GIVEN EXERCISE: Return the listing below word for word.

RECORDED DATA:
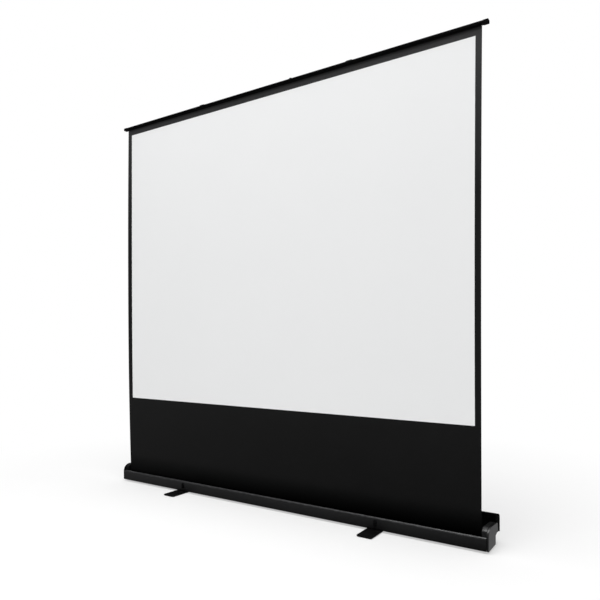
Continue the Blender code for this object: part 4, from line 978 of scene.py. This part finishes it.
def make_feet():
    """Two swivel feet: a painted steel plate with rounded corners and edges, a rubber pad with ribs under
    it, the rivet that it turns on, and the catch on the case's front wall."""
    ribs = [(0.0021, 0.0004, 0), (0.0018, 0.0, 0), (0.0005, 0.0, 0), (0.0002, 0.0003, 1), (0.0, 0.0008, 1),
            (0.0, 0.0020, 0), (0.0006, 0.0026, 0), (0.0006, 0.0036, 0), (0.0, 0.0042, 0), (0.0, 0.0048, 0)]
    rivet = [(0.0023, 0.001), (0.0023, 0.0090), (0.0041, 0.0090), (0.0041, 0.0050), (0.01055, 0.0050),
             (0.01055, 0.0090), (0.0120, 0.0078), (0.0133, 0.0040), (0.0134, 0.0010)]
    rivet_head = 0.0095
    for side, word in SIDES:
        x, body, catch = FOOT_X[side], "foot_" + word, side * CATCH_X
        plate = swept("foot_plate_" + word, rectangle(x - 0.0375, -0.145, x + 0.0375, 0.145, 0.010, 8),
                      edge_steps(0.00215, 0.0073, 0.0014, 5, 0.0002), "black_steel", body, body, "Z")
        drill(plate, [("Z", (x, 0), 0.0, 0.010, 0.0055), ("Z", (x, 0), 0.0, 0.0047, rivet_head)])
        pad = swept("foot_pad_ribbed_" + word, rectangle(x - 0.0335, -0.141, x + 0.0335, 0.141, 0.007, 6),
                    ribs, "rubber", body, "foot_pad_" + word, "Z")
        drill(pad, [("Z", (x, 0), -0.003, 0.006, rivet_head)])
        turned("foot_rivet_turned_" + word, "Z", (x, 0, 0), rod_profile(rivet, 0.0003), "zinc_steel", "case",
               "foot_rivet_" + word, 40)
        # The catch is in a darker copy of the black plastic: painted shade.
        swept("foot_catch_block_" + word, rectangle(catch - 0.006, 0.024, catch + 0.006, 0.050, 0.0016, 5),
              edge_steps(-0.0563, -0.0508, 0.0010, 4, 0.0003), "dull_plastic", "case", "foot_catch_" + word,
              "Y")


make_feet()


# The studio

def paper():
    """Pale lit paper that fades into a white glow from 0.9 to 2.6 m out from the middle."""
    f = Nodes(bpy.data.materials.new("paper_floor"))
    far = f.node("VectorMath", {"operation": "LENGTH"}, f.node("TexCoord", {}, out=3))
    fade = f.node("MapRange", {"interpolation_type": "SMOOTHSTEP"}, far, 0.9, 2.6, 0.45, 1.0)
    lit = f.node("BsdfDiffuse", {}, (0.84, 0.84, 0.835))
    glow = f.node("Emission", {}, (1, 1, 1), 1.0)
    return f.show("OutputMaterial", f.node("MixShader", {}, fade, lit, glow))


def sky():
    """White for the camera. For the reflections a dark room with a bright ceiling, by the height of a
    direction, which is paler low down behind the screen and far to the left."""
    f = Nodes(bpy.data.worlds.new("studio"))
    x, y, z = f.parts(f.node("TexCoord", {}))
    levels = [(0.0, 0.06), (0.48, 0.06), (0.56, 0.035), (0.80, 0.05), (0.90, 0.85), (1.0, 1.4)]
    stops = [(place, (level, level, level * 1.01)) for place, level in levels]
    ramp = f.node("ValToRGB", {"stops": stops}, z.maths("MULTIPLY_ADD", 0.5, 0.5))
    behind = y.clear(0.30, 0.85) * z.clear(-0.02, -0.20)
    strength = behind.maths("MULTIPLY_ADD", 6.0, 1.0) + x.clear(-0.45, -0.90, 3.2)
    room = f.node("Background", {}, ramp, strength)
    seen = f.node("Background", {}, (1, 1, 1))
    return f.show("OutputWorld", f.node("MixShader", {}, f.node("LightPath", {}), room, seen))


def studio():
    """A pale floor that fades into the white backdrop, a soft sky for the reflections, and soft boxes."""
    scene = bpy.context.scene
    scene.view_settings.view_transform = "Standard"
    scene.world = sky()
    line = np.linspace(-14, 14, 49)
    ground = at(np.stack(np.meshgrid(line, line, indexing="ij"), -1).reshape(-1, 2), "Z", 0.0)
    index = np.arange(49 * 49).reshape(49, 49)
    quads = np.stack([index[:-1, :-1], index[1:, :-1], index[1:, 1:], index[:-1, 1:]], -1).reshape(-1, 4)
    mesh = bpy.data.meshes.new("floor")
    mesh.from_pydata(ground.tolist(), [], quads.tolist())
    mesh.materials.append(paper())
    floor = bpy.data.objects.new("floor", mesh)
    scene.collection.objects.link(floor)
    floor.visible_glossy = False
    for name, place, aim, size, power, glossy in (
            ("front_box", (-1.4, -6.5, 2.5), (0, 0, 0.9), 4.5, 122, False),
            ("right_box", (5.2, -1.2, 2.6), (0.6, 0, 0.4), 2.6, 40, False),
            ("top_box", (0.3, -1.0, 5.6), (0, 0, 0), 3.0, 170, True)):
        light = bpy.data.lights.new(name, "AREA")
        light.shape, light.size, light.energy = "SQUARE", size, power
        lamp = bpy.data.objects.new(name, light)
        scene.collection.objects.link(lamp)
        lamp.location = place
        lamp.rotation_euler = (Vector(aim) - Vector(place)).to_track_quat("-Z", "Y").to_euler()
        lamp.visible_camera = False
        lamp.visible_glossy = glossy


def camera():
    """The photograph's viewpoint: standing to the right of the screen, level, with the lens shifted up and
    left."""
    data = bpy.data.cameras.new("camera")
    data.sensor_width, data.lens = 36.0, 32.98
    data.shift_x, data.shift_y = -0.0616, 0.0651
    data.clip_start, data.clip_end = 0.05, 100
    view = bpy.data.objects.new("camera", data)
    bpy.context.scene.collection.objects.link(view)
    view.location = (1.669, -2.156, 0.8287)
    view.rotation_euler = (pi / 2, 0, radians(31.27))
    bpy.context.scene.camera = view


studio()
camera()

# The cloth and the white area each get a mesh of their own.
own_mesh(cloth)
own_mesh(picture)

SOLUTION:
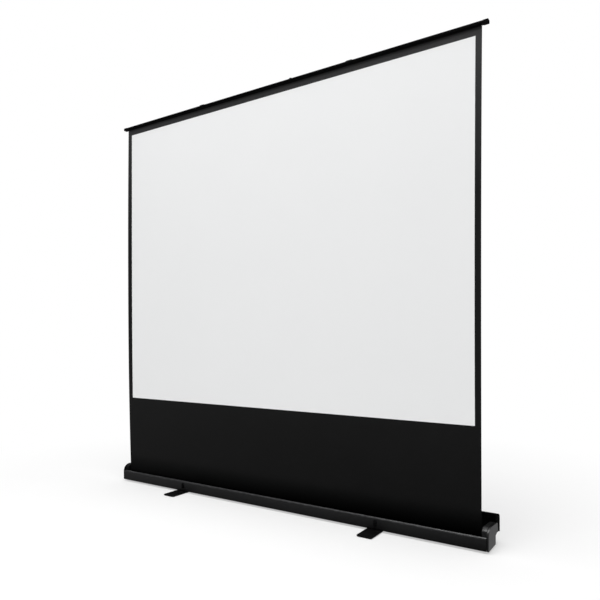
Continue the Blender code for this object: part 4, from line 978 of scene.py. This part finishes it.
def make_feet():
    """Two swivel feet: a painted steel plate with rounded corners and edges, a rubber pad with ribs under
    it, the rivet that it turns on, and the catch on the case's front wall."""
    ribs = [(0.0021, 0.0004, 0), (0.0018, 0.0, 0), (0.0005, 0.0, 0), (0.0002, 0.0003, 1), (0.0, 0.0008, 1),
            (0.0, 0.0020, 0), (0.0006, 0.0026, 0), (0.0006, 0.0036, 0), (0.0, 0.0042, 0), (0.0, 0.0048, 0)]
    rivet = [(0.0023, 0.001), (0.0023, 0.0090), (0.0041, 0.0090), (0.0041, 0.0050), (0.01055, 0.0050),
             (0.01055, 0.0090), (0.0120, 0.0078), (0.0133, 0.0040), (0.0134, 0.0010)]
    rivet_head = 0.0095
    for side, word in SIDES:
        x, body, catch = FOOT_X[side], "foot_" + word, side * CATCH_X
        plate = swept("foot_plate_" + word, rectangle(x - 0.0375, -0.145, x + 0.0375, 0.145, 0.010, 8),
                      edge_steps(0.00215, 0.0073, 0.0014, 5, 0.0002), "black_steel", body, body, "Z")
        drill(plate, [("Z", (x, 0), 0.0, 0.010, 0.0055), ("Z", (x, 0), 0.0, 0.0047, rivet_head)])
        pad = swept("foot_pad_ribbed_" + word, rectangle(x - 0.0335, -0.141, x + 0.0335, 0.141, 0.007, 6),
                    ribs, "rubber", body, "foot_pad_" + word, "Z")
        drill(pad, [("Z", (x, 0), -0.003, 0.006, rivet_head)])
        turned("foot_rivet_turned_" + word, "Z", (x, 0, 0), rod_profile(rivet, 0.0003), "zinc_steel", "case",
               "foot_rivet_" + word, 40)
        # The catch is in a darker copy of the black plastic: painted shade.
        swept("foot_catch_block_" + word, rectangle(catch - 0.006, 0.024, catch + 0.006, 0.050, 0.0016, 5),
              edge_steps(-0.0563, -0.0508, 0.0010, 4, 0.0003), "dull_plastic", "case", "foot_catch_" + word,
              "Y")


make_feet()


# The studio

def paper():
    """Pale lit paper that fades into a white glow from 0.9 to 2.6 m out from the middle."""
    f = Nodes(bpy.data.materials.new("paper_floor"))
    far = f.node("VectorMath", {"operation": "LENGTH"}, f.node("TexCoord", {}, out=3))
    fade = f.node("MapRange", {"interpolation_type": "SMOOTHSTEP"}, far, 0.9, 2.6, 0.45, 1.0)
    lit = f.node("BsdfDiffuse", {}, (0.84, 0.84, 0.835))
    glow = f.node("Emission", {}, (1, 1, 1), 1.0)
    return f.show("OutputMaterial", f.node("MixShader", {}, fade, lit, glow))


def sky():
    """White for the camera. For the reflections a dark room with a bright ceiling, by the height of a
    direction, which is paler low down behind the screen and far to the left."""
    f = Nodes(bpy.data.worlds.new("studio"))
    x, y, z = f.parts(f.node("TexCoord", {}))
    levels = [(0.0, 0.06), (0.48, 0.06), (0.56, 0.035), (0.80, 0.05), (0.90, 0.85), (1.0, 1.4)]
    stops = [(place, (level, level, level * 1.01)) for place, level in levels]
    ramp = f.node("ValToRGB", {"stops": stops}, z.maths("MULTIPLY_ADD", 0.5, 0.5))
    behind = y.clear(0.30, 0.85) * z.clear(-0.02, -0.20)
    strength = behind.maths("MULTIPLY_ADD", 6.0, 1.0) + x.clear(-0.45, -0.90, 3.2)
    room = f.node("Background", {}, ramp, strength)
    seen = f.node("Background", {}, (1, 1, 1))
    return f.show("OutputWorld", f.node("MixShader", {}, f.node("LightPath", {}), room, seen))


def studio():
    """A pale floor that fades into the white backdrop, a soft sky for the reflections, and soft boxes."""
    scene = bpy.context.scene
    scene.view_settings.view_transform = "Standard"
    scene.world = sky()
    line = np.linspace(-14, 14, 49)
    ground = at(np.stack(np.meshgrid(line, line, indexing="ij"), -1).reshape(-1, 2), "Z", 0.0)
    index = np.arange(49 * 49).reshape(49, 49)
    quads = np.stack([index[:-1, :-1], index[1:, :-1], index[1:, 1:], index[:-1, 1:]], -1).reshape(-1, 4)
    mesh = bpy.data.meshes.new("floor")
    mesh.from_pydata(ground.tolist(), [], quads.tolist())
    mesh.materials.append(paper())
    floor = bpy.data.objects.new("floor", mesh)
    scene.collection.objects.link(floor)
    floor.visible_glossy = False
    for name, place, aim, size, power, glossy in (
            ("front_box", (-1.4, -6.5, 2.5), (0, 0, 0.9), 4.5, 122, False),
            ("right_box", (5.2, -1.2, 2.6), (0.6, 0, 0.4), 2.6, 40, False),
            ("top_box", (0.3, -1.0, 5.6), (0, 0, 0), 3.0, 170, True)):
        light = bpy.data.lights.new(name, "AREA")
        light.shape, light.size, light.energy = "SQUARE", size, power
        lamp = bpy.data.objects.new(name, light)
        scene.collection.objects.link(lamp)
        lamp.location = place
        lamp.rotation_euler = (Vector(aim) - Vector(place)).to_track_quat("-Z", "Y").to_euler()
        lamp.visible_camera = False
        lamp.visible_glossy = glossy


def camera():
    """The photograph's viewpoint: standing to the right of the screen, level, with the lens shifted up and
    left."""
    data = bpy.data.cameras.new("camera")
    data.sensor_width, data.lens = 36.0, 32.98
    data.shift_x, data.shift_y = -0.0616, 0.0651
    data.clip_start, data.clip_end = 0.05, 100
    view = bpy.data.objects.new("camera", data)
    bpy.context.scene.collection.objects.link(view)
    view.location = (1.669, -2.156, 0.8287)
    view.rotation_euler = (pi / 2, 0, radians(31.27))
    bpy.context.scene.camera = view


studio()
camera()

# The cloth and the white area each get a mesh of their own.
own_mesh(cloth)
own_mesh(picture)